--- What to produce ---
Every line of the material that follows must be printed again exactly.

[BEGIN Data section]

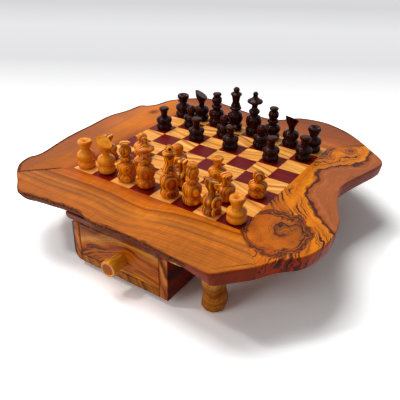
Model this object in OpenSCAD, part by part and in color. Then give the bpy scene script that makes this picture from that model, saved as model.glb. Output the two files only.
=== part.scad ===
// Chess board of olive wood with a live edge, on four legs, with a casing for two
// drawers under it and a full set of turned pieces. Millimetres, +Z up. The origin is
// on the ground under the middle of the whole, and the front drawer opens towards -Y.

/* [Playing field] */
// Side of one square
square_size = 37; // [33:1:40]
// Thickness of the inlaid squares
square_thick = 8; // [4:1:12]
// Glue line between two squares
glue_line = 0.1; // [0.05:0.05:0.4]
// Sideways place of the field on the board
field_x = -3; // [-10:1:8]
// Place of the field from front to back
field_y = -5; // [-10:1:8]

/* [Board] */
// Thickness of the border planks
board_thick = 20; // [17:1:30]
// How far the rounded upper edge of the planks runs in
edge_round = 1.5; // [0.5:0.25:3]

/* [Legs] */
// Height of the legs, from the ground to the underside of the board
leg_height = 86; // [76:1:120]
// Radius of a leg at its top
leg_r = 18; // [14:0.5:21]
// Gap from the mounting plate to the front right leg
front_right_gap = 3; // [2:1:12]
// Front right leg, from front to back
front_right_y = -192; // [-198:1:-184]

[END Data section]

--- Result of this task ---
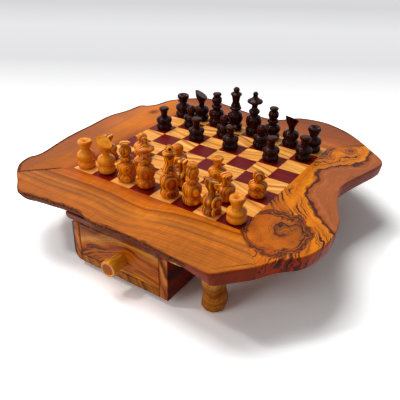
Model this object in OpenSCAD, part by part and in color. Then give the bpy scene script that makes this picture from that model, saved as model.glb. Output the two files only.
=== part.scad ===
// Chess board of olive wood with a live edge, on four legs, with a casing for two
// drawers under it and a full set of turned pieces. Millimetres, +Z up. The origin is
// on the ground under the middle of the whole, and the front drawer opens towards -Y.

/* [Playing field] */
// Side of one square
square_size = 37; // [33:1:40]
// Thickness of the inlaid squares
square_thick = 8; // [4:1:12]
// Glue line between two squares
glue_line = 0.1; // [0.05:0.05:0.4]
// Sideways place of the field on the board
field_x = -3; // [-10:1:8]
// Place of the field from front to back
field_y = -5; // [-10:1:8]

/* [Board] */
// Thickness of the border planks
board_thick = 20; // [17:1:30]
// How far the rounded upper edge of the planks runs in
edge_round = 1.5; // [0.5:0.25:3]

/* [Legs] */
// Height of the legs, from the ground to the underside of the board
leg_height = 86; // [76:1:120]
// Radius of a leg at its top
leg_r = 18; // [14:0.5:21]
// Gap from the mounting plate to the front right leg
front_right_gap = 3; // [2:1:12]
// Front right leg, from front to back
front_right_y = -192; // [-198:1:-184]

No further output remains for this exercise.